# 3D veins?



## Tigertori90 (Aug 24, 2014)

http://grimlockmanor.blogspot.com/2011/06/creepy-cool-makeup-effects.html?m=1

I realize it says on the site that cotton balls were used to do this, but I have watched the YouTube video using the cotton balls and it looks horrible. Has anyone attempted to recreate this look? And if so what did you use or any ideas on what could be used to do this?


----------



## deadSusan (Jun 26, 2013)

There is another option. Do you watch Face Off on the SyFy channel? The very first show, one of the contestants piped something on the model so it looked like veins/vines. But I don't know what she used.
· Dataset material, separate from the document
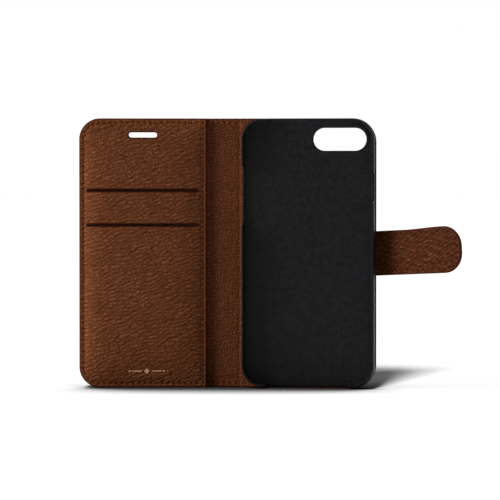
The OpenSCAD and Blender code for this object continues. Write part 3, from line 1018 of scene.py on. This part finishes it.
def panel_level(u, z):
    """The panel's face without its grain and needle holes."""
    inner = smooth((panel_edges.distance(u, z) - 2.6) / 1.4)
    at_slot = 1 - smooth(earpiece.distance(u, z) / 0.9)
    pressed = 0.2 * (1 - inner) + 0.12 * at_slot + 0.12 * foil_calm(u, z)
    return PANEL_FRONT + pillow(u, z) + lips(u, z) + puckers(u, z) * inner - pressed


def panel_face(u, z):
    far = panel_edges.distance(u, z)
    grain = wrinkled_grain(u, z)
    relief, hole = stitched(u, z, panel_rows)
    calm = (0.25 + 0.75 * smooth((far - 0.3) / 2.6)) * (1 - 0.75 * foil_calm(u, z))
    height = 0.44 * (grain - MID_GRAIN) * calm + relief
    # The band along the panel's free edge is a painted highlight, added on top of the worn border
    wear_and_highlight = rubbed_edge(far, 3.0) + 0.5 * (1 - smooth((PANEL_EDGE - u) / 1.3))
    return panel_level(u, z) + height, marks_of(grain, hole, wear_and_highlight)


def panel_back(u, z):
    border = 1 - smooth((panel_edges.distance(u, z) - RIM_W) / 0.3)
    return PANEL_BACK - (PANEL_BACK - PANEL_BORDER_BACK - 0.02) * border + lips(u, z) + pillow(u, z)


def make_card_panel():
    shape = {"spacing": 0.46, "back_spacing": 1.6, "edge_r": 0.42}
    sheet = Sheet(covers, panel_edges, None, [*mouths, earpiece], **shape)
    look = (panel_leather, near_rows(panel_rows, 1.0), (3.2, 3.7))
    panel = sheet.build("card_panel_leather", panel_face, panel_back, *look)
    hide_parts("card_panel")
    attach(panel, "front_cover")


# ---------- foil ornament ----------

FOIL_BAR = 5.5
FOIL_BAR_AT = 2.6 + FOIL_BAR / 2
FOIL_DOT_AT = 9.0


def foil_piece(u, z, width, height, turn=0.0, round_r=0.0):
    """Flat points and triangles of one stamped bar, dot or diamond."""
    shape = Box(-width / 2, width / 2, -height / 2, height / 2, round_r, round_r)
    fill_u, fill_z = grid(shape, 0.3)
    clear = shape.distance(fill_u, fill_z) > 0.1
    flat, faces, ring = triangles(
        [shape.loop(0, 0.25)], fill_u[clear], fill_z[clear], lambda a, b: shape.distance(a, b) > 0
    )
    return np.column_stack(turned(*flat.T, -turn)) + (u, z), faces, ring


def make_foil():
    """A plain ornament: a diamond between two bars that end in dots."""
    parts = [foil_piece(FOIL_U, FOIL_Z, 2, 2, math.radians(45))]
    for side in (-1, 1):
        parts.append(foil_piece(FOIL_U + side * FOIL_BAR_AT, FOIL_Z, FOIL_BAR, 0.5, 0, 0.24))
        parts.append(foil_piece(FOIL_U + side * FOIL_DOT_AT, FOIL_Z, 1.0, 1.0, 0, 0.49))
    rests, faces, start = [], [], 0
    for flat, tris, ring in parts:
        level = panel_level(*flat.T)
        rests += [np.column_stack([flat, level + lift]) for lift in (0.07, -0.25)]
        count = len(flat)
        faces += (tris + start).tolist() + (tris[:, ::-1] + start + count).tolist()
        for a, b in zip(ring, ring[1:] + ring[:1]):
            faces.append((a + start, a + start + count, b + start + count, b + start))
        start += 2 * count
    rest = np.concatenate(rests)
    obj = mesh_object("foil_ornament", covers.bent(*rest.T), faces, {"rest": rest}, foil_material(), 30)
    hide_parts("foil_mark")
    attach(obj, "front_cover")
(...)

I've posed the question on the Face Off thread, so hopefully we can get an answer for you.


----------



## Joiseygal (Sep 3, 2008)

I think if you do the same technique with a smaller amount of cotton balls, than you might get the look you want. I usually use Viva paper towels and latex for most of my looks. Maybe using twine and latex might work for veins also.


----------



## Mr_Chicken (Nov 26, 2008)

If you use the cotton very thinly, it could be done very well.

Here you can see Rick Baker using yarn for veins





You could also lay down a thin layer on latex on glass and roll it up when it dries into stringy bits.

Or sculpt a prosthetic!


----------



## Fate (Jun 22, 2015)

i have seen red yarn frayed that looked pretty good


----------